**WRITTEN INSTRUCTION:** Everything from the first line of the records to the line containing "JAW = (7.5, 6.3, 8.2)", inclusive, is to be extracted exactly, and nothing more.

**MATERIAL SHOWN:**
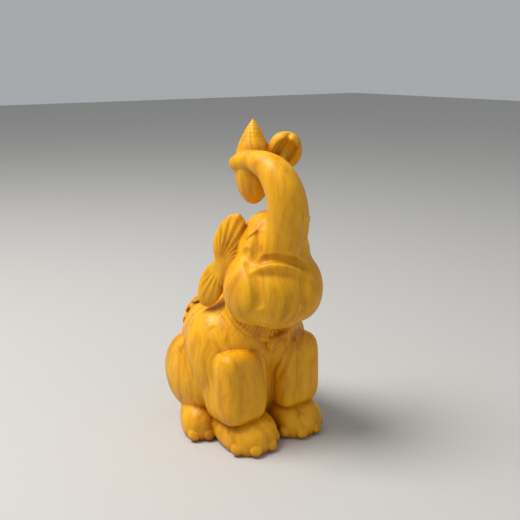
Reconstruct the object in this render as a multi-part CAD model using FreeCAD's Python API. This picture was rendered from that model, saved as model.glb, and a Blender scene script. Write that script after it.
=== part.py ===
import FreeCAD, Part
import math
import os

# Seated elephant carved from one billet of boxwood, trunk curled over a lotus bud.
# Millimetres. +Z up, the elephant looks along -Y, its own left side is +X.
# Origin: on the ground, under the middle of the body.
#
# The real figure is one piece of wood. Each node is one of its carved masses, divided from
# its neighbours along the carver's V-cuts, so that the masses meet face to face.

Vec = FreeCAD.Vector
BOTH_SIDES = (("right", -1), ("left", 1))

# ---- driving dimensions -------------------------------------------------------------------
FIGURE_HEIGHT = 89.0        # ground to the tip of the lotus bud
BODY_HALF_WIDTH = 15.5      # half the width of the trunk of the body
BODY_HALF_DEPTH = 15.0
BODY_BACK = 5.0             # how far the middle of the belly lies behind the origin
NECK_TOP = 42.0

HEAD_CENTRE = Vec(-1.8, -14.5, 50.0)
HEAD_TURN = -22.0           # degrees, towards the elephant's own right
CRANIUM = (9.8, 10.5, 12.0)
CHEEK = (6.8, 8.6, 9.2)
JAW = (7.5, 6.3, 8.2)

LEG_SPACING = 9.4           # sideways distance of a front leg from the middle plane
LEG_HALF = (8.0, 8.0, 10.0)
LEG_ROUNDING = 5.4
FRONT_FOOT = (8.0, 9.8, 6.8)
FRONT_FOOT_SPACING = 8.1
FEET_SHIFT = 1.5            # the front feet stand a little towards the elephant's left
SHOULDER = (7.0, 9.5, 12.5)
THIGH = (7.0, 12.0, 12.3)
HIND_FOOT = (5.6, 8.3, 6.3)
HIND_TOE_OUT = 28.0         # degrees
TOENAIL_RADIUS = 1.35

CORD_RADIUS = 0.8           # raised cord along the lower edge of the collar
COLLAR_HALF = (11.8, 11.2)
COLLAR_CENTRE = Vec(-0.8, -5.4, 37.0)
COLLAR_TILT = 32.0          # degrees, low at the chest and high at the nape
PENDANT_RADIUS = 3.3
CLOTH_RELIEF = 0.7          # how far the saddle cloth stands proud of the back
CLOTH_HALF_WIDTH = 9.5
SCROLL_SIDE = 7.6
BUD_AXIS = (-2.6, -7.2)
BUD_BOTTOM = 67.0
BUD_RADIUS = 4.8
ROUND_END_ANGLES = (35.0, 60.0, 80.0)
SMALLEST_CHIP = 0.4         # cubic millimetres; smaller bits that a cut leaves are dropped


# ---- building blocks ----------------------------------------------------------------------
def turn(shape, tilt, about):
    """Turn a shape by degrees about X, then Y, then Z, through one point."""
    for angle, axis in zip(tilt, (Vec(1, 0, 0), Vec(0, 1, 0), Vec(0, 0, 1))):
        if angle:
            shape.rotate(about, axis, angle)
    return shape


def ball(radius, centre=(0, 0, 0)):
    """Sphere of two half faces, so that no face closes on itself."""
    front = Part.makeSphere(radius, Vec(0, 0, 0), Vec(0, 0, 1), -90, 90, 180)
    back = front.copy()
    back.rotate(Vec(0, 0, 0), Vec(0, 0, 1), 180)
    shape = front.fuse(back)
    shape.translate(Vec(*centre))
    return shape


def egg(centre, half, tilt=(0, 0, 0)):
    """Ellipsoid with half-axes along X, Y and Z, tilted about its own centre.

    The unit ball is turned first, so that neighbouring eggs never share a seam or a pole.
    """
    stretch = FreeCAD.Matrix()
    stretch.A11, stretch.A22, stretch.A33 = half
    shape = ball(1.0)
    shape.rotate(Vec(0, 0, 0), Vec(1, 0.3, 0.2), 70.0 + 7.0 * half[1])
    shape = shape.transformGeometry(stretch)
    shape.translate(Vec(*centre))
    return turn(shape, tilt, Vec(*centre))


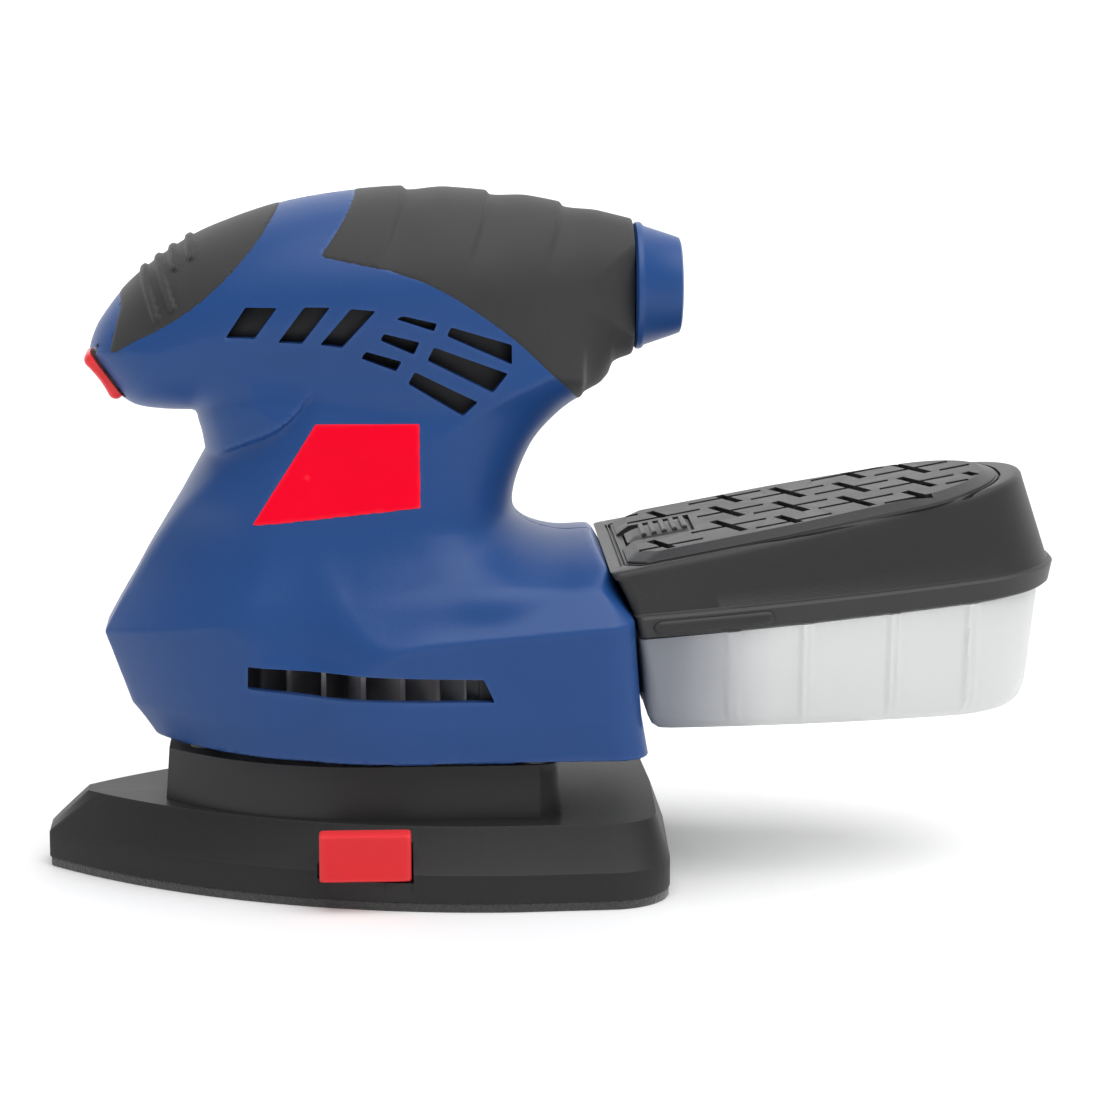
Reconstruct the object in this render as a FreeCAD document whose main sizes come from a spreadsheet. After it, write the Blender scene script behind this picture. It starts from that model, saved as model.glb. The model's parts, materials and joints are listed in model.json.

**RESPONSE BELOW:**
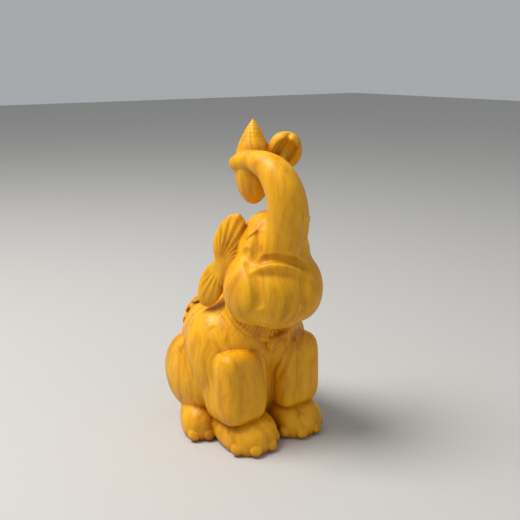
Reconstruct the object in this render as a multi-part CAD model using FreeCAD's Python API. This picture was rendered from that model, saved as model.glb, and a Blender scene script. Write that script after it.
=== part.py ===
import FreeCAD, Part
import math
import os

# Seated elephant carved from one billet of boxwood, trunk curled over a lotus bud.
# Millimetres. +Z up, the elephant looks along -Y, its own left side is +X.
# Origin: on the ground, under the middle of the body.
#
# The real figure is one piece of wood. Each node is one of its carved masses, divided from
# its neighbours along the carver's V-cuts, so that the masses meet face to face.

Vec = FreeCAD.Vector
BOTH_SIDES = (("right", -1), ("left", 1))

# ---- driving dimensions -------------------------------------------------------------------
FIGURE_HEIGHT = 89.0        # ground to the tip of the lotus bud
BODY_HALF_WIDTH = 15.5      # half the width of the trunk of the body
BODY_HALF_DEPTH = 15.0
BODY_BACK = 5.0             # how far the middle of the belly lies behind the origin
NECK_TOP = 42.0

HEAD_CENTRE = Vec(-1.8, -14.5, 50.0)
HEAD_TURN = -22.0           # degrees, towards the elephant's own right
CRANIUM = (9.8, 10.5, 12.0)
CHEEK = (6.8, 8.6, 9.2)
JAW = (7.5, 6.3, 8.2)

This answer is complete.